Python and HDF5 - Fast Storage for Large Data

Mike Müller

Type:: Talk
Audience level:: Novice
Category:: Databases/NoSQL

March 10th 1:35 p.m. – 2:15 p.m.

Description

The presentation introduces the possibilities to use HDF5 (Hierarchical Data Format) from Python. HDF5 is one of the fastest ways to store large amounts of numerical data. The talk is for scientist who would like to store their measured or calculated data as well as for programmers who are interested in non-relational data storage.

Abstract

HDF5 (Hierarchical Data Format) allows to store large amounts of data fast. Many scientists use HDF5 for numerical data. Multidimensional arrays and database-like tables can be nested. This makes HDF5 useful for other user groups such as people working with image data.

The main objective of HDF5 is the storage of data in the GB and TB range. A HDF5 file has a hierarchical structure with groups and sub-groups similar to file system with directories and sub-directories. The analogy to files are homogeneous, multidimensional arrays or database-like tables. The hierarchical structure uses B-trees that may span several files.

HDF5 comes with compression options that allow a compact data storage. Therefore, write and read rates can be faster than the maximum rate of the hard drive compared to the stored data.

Users from scientific and technical fields like to use HDF5. It has proven valuable for a variety of applications. The speed is often considerably higher than that of user defined binary formats. HDF5 is very attractive because its storage capacity is practically unlimited and the data access is very convenient. In addition, there are many tools that help visualize and interpret data stored in HDF5 files.

HDF5 can be interesting not only for scientific application. Multidimensional arrays can be stored in tables. This opens new possibilities for an efficient and easy storage of image data including indexing. Another application could be platform independent virtual file systems based on HDF5.

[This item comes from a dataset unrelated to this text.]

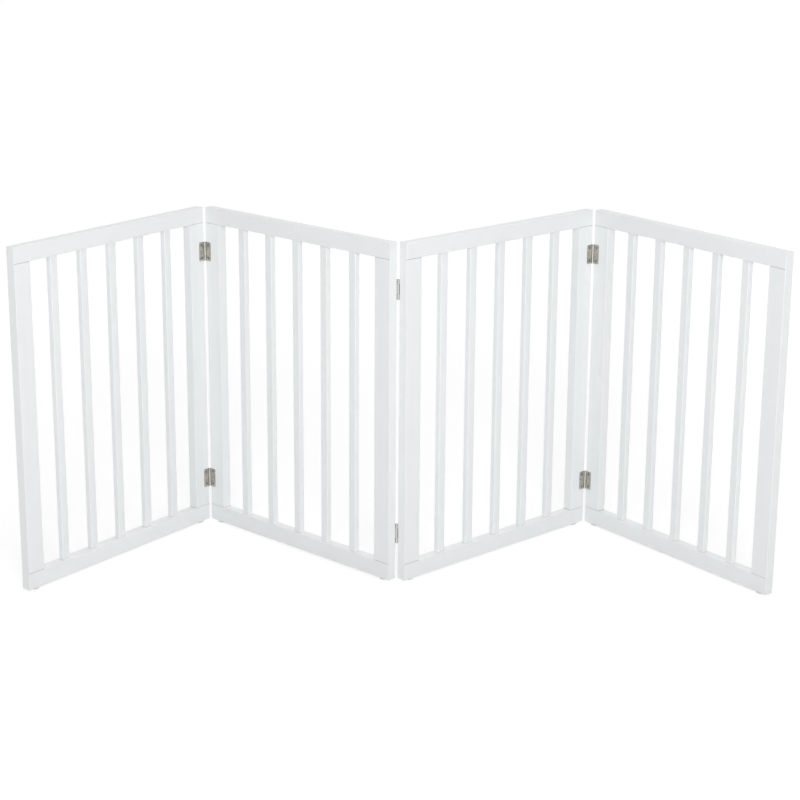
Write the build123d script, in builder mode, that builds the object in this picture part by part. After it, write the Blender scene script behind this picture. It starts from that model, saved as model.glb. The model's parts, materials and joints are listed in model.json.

There are HDF5 libraries for different programming languages such as C, C++ and Fortran. There are two libraries for Python:

h5py exposing the full C-API with all options to Python and
PyTables that adds pythonic features to simplify especially the work with tables.

This presentation gives examples for how to work with both libraries. Python programs for reading and writing HDF5 data are typically multiple times shorter than their counterparts in C or Fortran. Combining the elegance of Python with the extraordinary speed of HDF5 makes programming as well as program execution highly effective.